* Scripts that build objects:
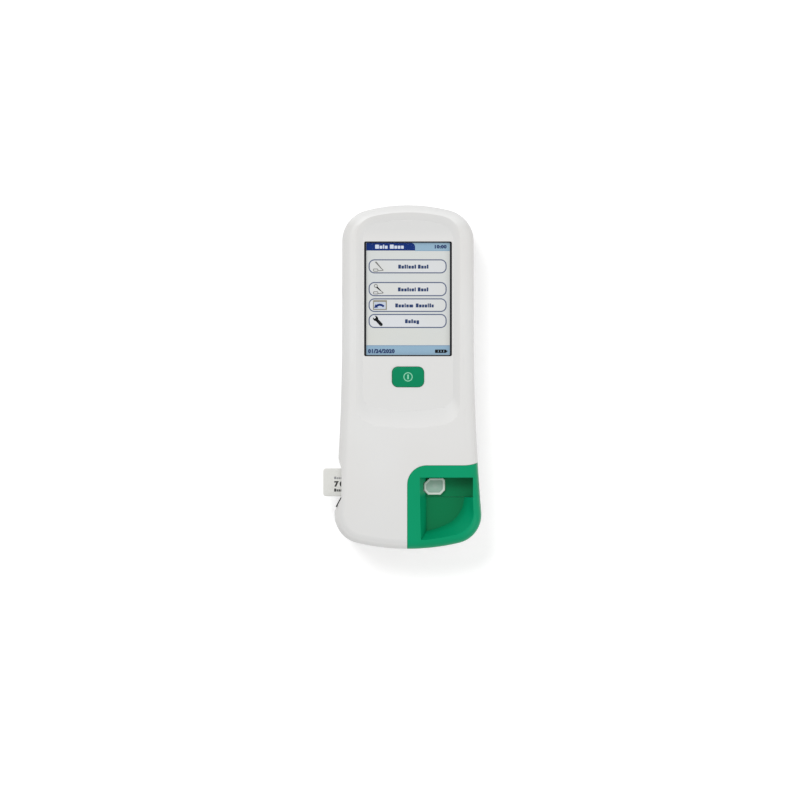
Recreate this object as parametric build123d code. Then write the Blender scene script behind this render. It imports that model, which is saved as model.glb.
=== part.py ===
from build123d import *
from functools import cache
from math import sqrt
import os

# Handheld cardiac marker analyzer, lying on its back on a table.
# The origin is on the table, on the body's centre line, half way along its length.
# +Y runs to the display end, +X to the strip side, +Z out of the display. Sizes in millimetres.
# The display, button and main board are placed from the upper end, the strip area from the lower end.

# Body outline, seen from the front
body_length = 244.0
upper_half_width = 46.7
flare_start_y = 33.0
flare_radius = 1550.0
upper_end_radius = 120.0
upper_corner_radius = 22.5
lower_end_radius = 157.0
lower_corner_radius = 20.5

# Body section, seen from the side
foot_height = 2.0
body_depth = 49.0
rear_half_depth = 22.0
front_draft = 2.5
rear_draft = 7.0
front_edge_radius = 7.0
rear_edge_radius = 10.0
slope_from_end = 76.0
slope_radius = 900.0
wall = 2.4

# Shallow dish round the display
dish_depth = 2.0
dish_border = 0.8
dish_side_run = 4.8
dish_end_margin = 5.5
dish_end_run = 6.0
dish_upper_corner = 17.0
dish_lower_run = 12.0
dish_below_button = 36.0
dish_lower_radius = 143.0
dish_lower_corner = 14.0

# Display stack
display_from_end = 26.5
display_opening_width = 62.0
display_opening_height = 81.0
display_opening_corner = 1.2
frame_side_width = 1.5
frame_end_width = 0.9
frame_inner_corner = 0.6
glass_thickness = 1.6
glass_recess = 0.6
lcd_side_overlap = 2.0
lcd_end_overlap = 2.5
lcd_thickness = 2.8
lcd_corner = 1.0
gasket_thickness = 0.8
gasket_clearance = 0.4
backlight_thickness = 2.6
backlight_inset = 1.0
bracket_sheet = 0.8
bracket_rim = 12.0
flex_width = 20.0
flex_thickness = 0.2
flex_bulge = 2.2
flex_tail = 4.0
standoff_radius = 2.2
standoff_inset = 7.0

# Power button and its switch
button_below_display = 14.5
button_width = 22.5
button_height = 14.3
button_corner = 4.1
button_rise = 0.9
button_edge = 0.8
button_travel = 1.0
button_flange = 2.0
button_flange_thickness = 1.2
button_stem_radius = 2.2
switch_side = 6.0
switch_height = 3.5
switch_plunger_radius = 1.6
switch_plunger_height = 0.6

# Fits
seam_gap = 0.15
slide_gap = 0.2
seat_gap = 0.1
glue_gap = 0.05

# Strip cover at the lower right
cover_left_x = -0.5
cover_top_from_end = 59.6
cover_corner_radius = 13.5
cover_sweep_x = 38.7
cover_sweep_radius = 31.0
cover_wall = 1.8
ledge_thickness = 2.0

# Scooped well in the strip cover
well_depth = 13.0
well_left_x = 8.1
well_top_from_end = 51.1
well_rim_width = 4.9
well_floor_left_x = 13.0
well_floor_right_x = 39.6
well_bend_from_end = 37.1
well_bend_radius = 21.0
well_floor_from_end = 13.1
well_floor_end_radius = 60.0
well_step = 0.6

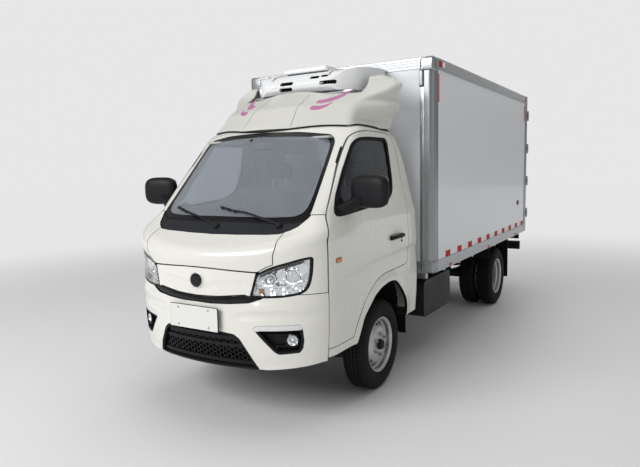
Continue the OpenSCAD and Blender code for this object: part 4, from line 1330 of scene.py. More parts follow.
def make_fog(side):
    """The dark recess with its fins, the fog lamp and the light bar over it."""
    name = "fog_" + SIDE_NAME[side]
    line = sided(rounded(FOG, 9), side)
    back = front_patch(name + "_back", offset_outline(line, 3), level=-46, thick=5, pitch=22)
    walls = front_patch(name + "_frame", offset_outline(line, -1), level=-2, thick=44, pitch=16, edge=3,
                        hole=offset_outline(line, -13))
    parts = [back, walls]
    for z in (585, 515):
        shelf = sided([(470, z - 4), (640, z - 4), (640, z + 4), (455, z + 4)], side)
        parts.append(front_patch(name + "_fin", shelf, level=-26, thick=20, pitch=14, edge=2))
    paint(ready(join(name + "_recess", parts)), BLACK_PLASTIC)
    place, out = on_skin(side * 592, 553, -16)
    out = np.array([side * 0.42, -0.90, 0.0])
    out /= np.linalg.norm(out)
    ring = lathe(name + "_ring", [(33, 4), (41, 0), (42, -24), (30, -24), (31, 0)], (0, 0, 0), "z", 48)
    bowl = [(r, -20 + 18 * (r / 31) ** 2) for r in np.linspace(0, 31, 8)] + [(31, -22), (0, -22)]
    dish = turned(name + "_dish", bowl, 48)
    cap = dome(name + "_lens", 32, 8, 3)
    shield = dome(name + "_shield", 10, 5, 2)
    pieces = [paint(aimed(ring, place, out), BLACK_GLOSS), paint(aimed(dish, place, out), CHROME),
              paint(aimed(cap, place, out), LENS), paint(aimed(shield, place - out * 8, out), CHROME)]
    ready(join(name + "_lamp", pieces))
    light = sided([(382, 627), (416, 641), (634, 649), (641, 622), (628, 618), (420, 612), (396, 606)], side)
    bar = front_patch(name + "_light_bar", rounded(light, 5), level=1.5, thick=14, pitch=10, edge=3)
    paint(ready(bar), WHITE_LENS)


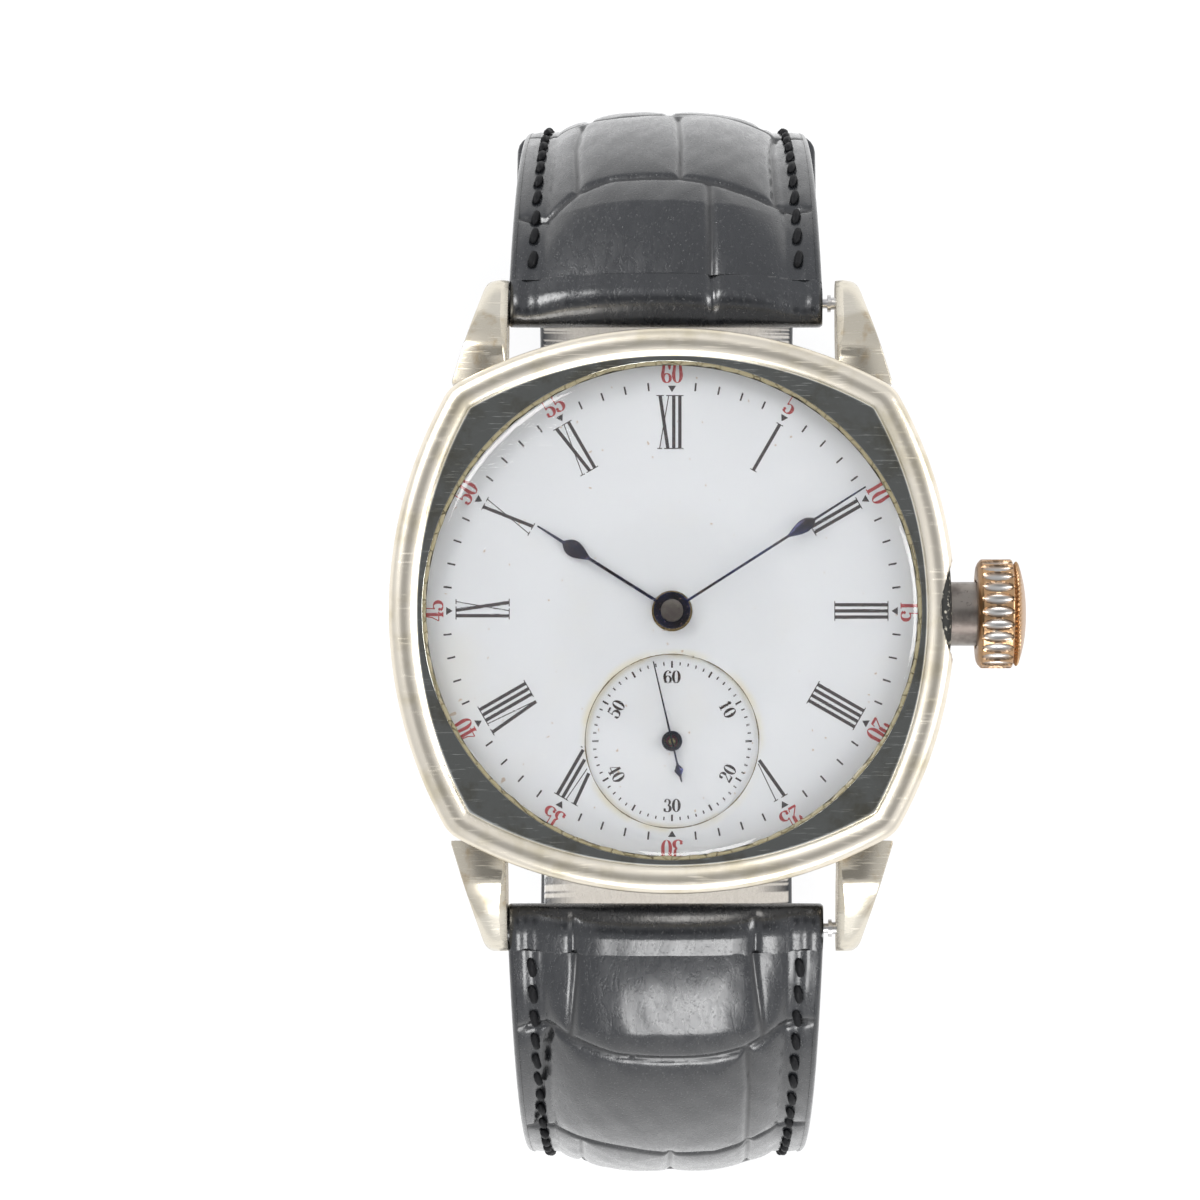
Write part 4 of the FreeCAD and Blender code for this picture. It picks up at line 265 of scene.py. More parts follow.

* WORK TO BE COMPLETED: Select every line above that contains the word "follow", and copy it.

* SOLUTION TO THE PROBLEM:
Continue the OpenSCAD and Blender code for this object: part 4, from line 1330 of scene.py. More parts follow.
Write part 4 of the FreeCAD and Blender code for this picture. It picks up at line 265 of scene.py. More parts follow.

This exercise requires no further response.